Wednesday, May 12, 2010

Lady Who Lunched


I rarely, if ever, take a lunch. Well, take a lunch like go out, sit down, and have a cloth napkin draped across my lap. There are exceptions. Last week, three days in a row I went out to restaurants with the VP of my division and candidates interviewing to be my boss. That, I'm afraid, just doesn't count. It was work.

Today though, my college roommate was in town to see her daughter (now in college herself at St. Mary's). Theresa looked exactly the same - better maybe. She was always a stunning beauty with Mediterranean blue eyes, blond hair, and a pearly white smile. You might even imagine a little bell sound (TINK!), with a flash of light, every time she smiled. Theresa is/was stunning to look at, and to make things worse (for those of us who wear green well), she's nice. I mean, you really want to dislike someone like that - think that they can't be pretty and nice, right? But she was, is, always will be...nice. I mean, really, truly nice - genuinely--nice. So then you just have to acknowledge that there are beautiful people in the world who blow you away with their beauty inside and out. But enough of the mushy stuff - here's the good part.

We meet at Neiman Marcus' Rotunda restaurant, which is just lovely. The building originally belonged to the old City of Paris department store which transitioned to Neiman Marcus. But in the transition, they managed to keep a piece of the original architecture and build around it creating a unique ambiance.

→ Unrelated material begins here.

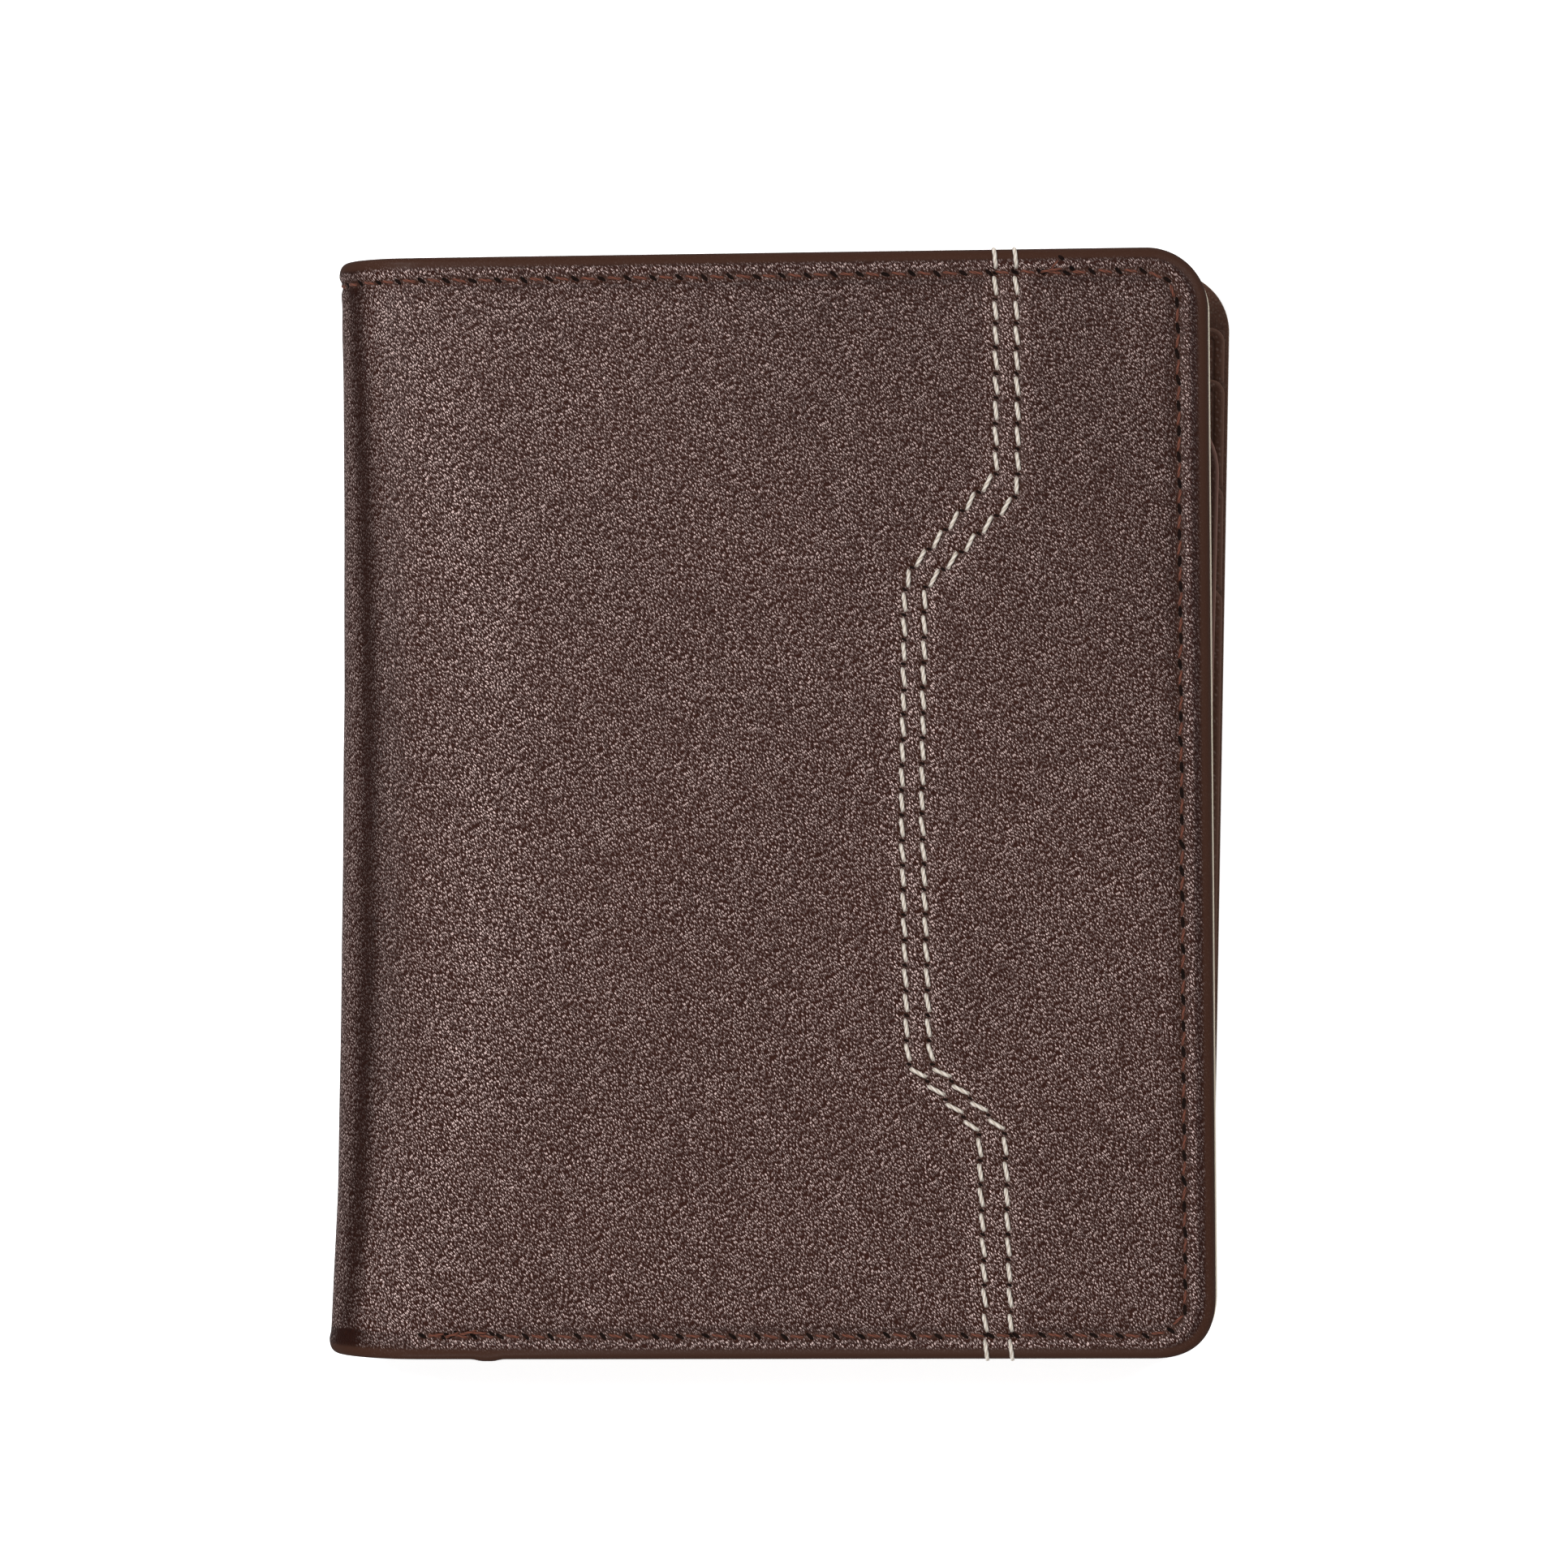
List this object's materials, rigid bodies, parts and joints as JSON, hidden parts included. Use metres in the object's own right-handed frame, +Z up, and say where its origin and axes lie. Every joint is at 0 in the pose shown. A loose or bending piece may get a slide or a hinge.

What made this lunch particularly fun, aside from catching up with each other, was that during the hour, models (super tall/super thin-clothes hangers actually) paraded around the rotunda in various outfits. If there were a show, "what you won't wear", well, that would have been it. It wasn't that anything wasn't beautiful, but the moving clothes hangers simply weren't the same as the ladies lunching (or the men for that matter). With the exception of my friend, who would have looked amazing in the slinky black floor length gown, most of the women were middle-aged and "soft" (I'm being nice--like Theresa--she's rubbing off on me). Those women wouldn't have looked so--"nice" (still trying to be polite). But the "show" was fun - it wasn't quite Project Runway, but it was an extremely civilized way to enjoy my time away from work, catch up with a dear old friend and eat some rather delicious food.